In December, 1920, Brackenridge fell ill, and died on the evening of December 22. At this point university president Vinson must have felt like he had died and gone to heaven. Having inherited a healthy chunk of the Littlefield estate, he now anticipated between $3 million and $4 million from the Brackenridge estate. Brackenridge had promised as much in 1913. Vinson, who was very much in favor of moving the campus to the Brackenridge tract, hated to lose so much of the Littlefield money, but figured the University would come out ahead with the Brackenridge bonanza. But when the will was found, U.T. was left out in the cold. Brackenridge's estate had been put in trust, providing lifetime incomes for a group of relatives, dependents, and friends, with anything left over to be used for educational purposes.
The disappointed Vinson and Board of Regents pressed on with the campaign to move the campus. Campus-area businesses, churches, and boarding houses protested the loss of commerce that relocation would bring. Lawyers questioned the validity of the deed to the Brackenridge tract, and in the middle of a recession, thrifty Texans asked, why lose the Littlefield bequest in order to move to a campus that would have to paid for from scratch? But the most dangerous proposition of all was one that would throw the relocation game open to any Texas city willing to pony up $10 million and 500 acres, and let the voters of Texas decide where the university went. Ex-governor Ferguson offered 2,500 acres in Bosque County and promised to raise $1 million for buildings.

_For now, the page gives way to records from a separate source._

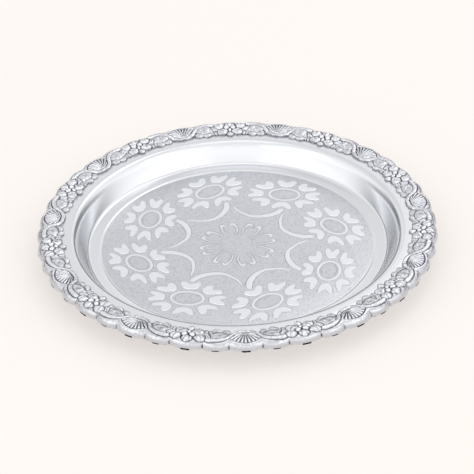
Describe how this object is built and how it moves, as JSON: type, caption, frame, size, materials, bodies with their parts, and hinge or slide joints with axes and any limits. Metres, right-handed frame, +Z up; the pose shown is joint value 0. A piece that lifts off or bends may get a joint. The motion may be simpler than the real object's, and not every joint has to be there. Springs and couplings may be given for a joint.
{
  "type": "engraved plate",
  "caption": "Round engraved metal plate with a flat base, a steep-walled shallow well and a scalloped shell-and-flower border on its flange.",
  "frame": {"origin": "Centre of the flat underside of the base, on the surface that the plate stands on.", "axes": "+Z is up, out of the well. -Y faces the viewer of the picture and +X is to the viewer's right."},
  "size_m": [0.1524, 0.1524, 0.0118],
  "materials": {
    "dish_silver": "polished silver plate, with a finely matted engraved field",
    "border_silver": "cast relief in silver plate, bright on the high parts and darker in the hollows"
  },
  "bodies": {
    "root": {"dish": "dish_silver", "border_section_01": "border_silver", "border_section_02": "border_silver", "border_section_03": "border_silver", "border_section_04": "border_silver", "border_section_05": "border_silver", "border_section_06": "border_silver", "border_section_07": "border_silver", "border_section_08": "border_silver", "border_section_09": "border_silver", "border_section_10": "border_silver", "border_section_11": "border_silver"}
  },
  "joints": []
}
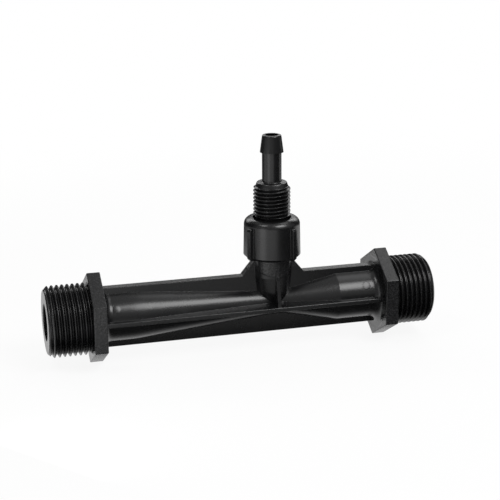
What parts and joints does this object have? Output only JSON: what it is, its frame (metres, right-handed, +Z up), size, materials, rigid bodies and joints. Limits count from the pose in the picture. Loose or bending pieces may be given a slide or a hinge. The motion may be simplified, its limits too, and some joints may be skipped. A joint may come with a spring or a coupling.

The legislature instructed Vinson to map out the boundaries of an adequate campus adjacent to the Forty Acres and it would think about finding some money to buy the property; it eventually dug up $1.35 million.
But all this quibbling over mere tens of thousands of dollars was about to end, for in 1923 the Santa Rita No. 1 oil well blew in on the university's patch of the west Texas Sahara, which Brackenridge had so carefully shepherded for years.
And so the campus stayed where it was, giving rise to all the high-rise dorms, parking tickets, and traffic jams the university is famous for today. Littlefield's brand is all over the campus: the Littlefield Fountain and South Mall, Littlefield Dormitory, and the Littlefield Mansion. But because of the university's continued growth, Littlefield's grand entrance is just another wide spot on campus, and in this age of political correctness, there have been calls to remove the statues of Littlefield's cherished Southern statesmen, or at least supplement them with heroes from other cultural and ethnic groups. As for Brackenridge, B Hall was demolished in 1952. His name has been relegated to the Brackenridge tract by the river and an adjoining student housing project. The university even found a way to get around his deed restriction regarding use of the Brackenridge tract. When the regents planned an apartment project on the land in the 1960s, the finance agency questioned the land title. So the regents got the legislature to pass laws that purchased Jackson County's reversionary interest in 1966.
President Vinson summed up the differences between the two Georges from the university's perspective in 1940: "When Mr. Brackenridge spoke of the University of Texas, he always emphasized the word University. Major Littlefield emphasized the word Texas. One was primarily concerned with the policies of the insitution, the other with the people whom it served."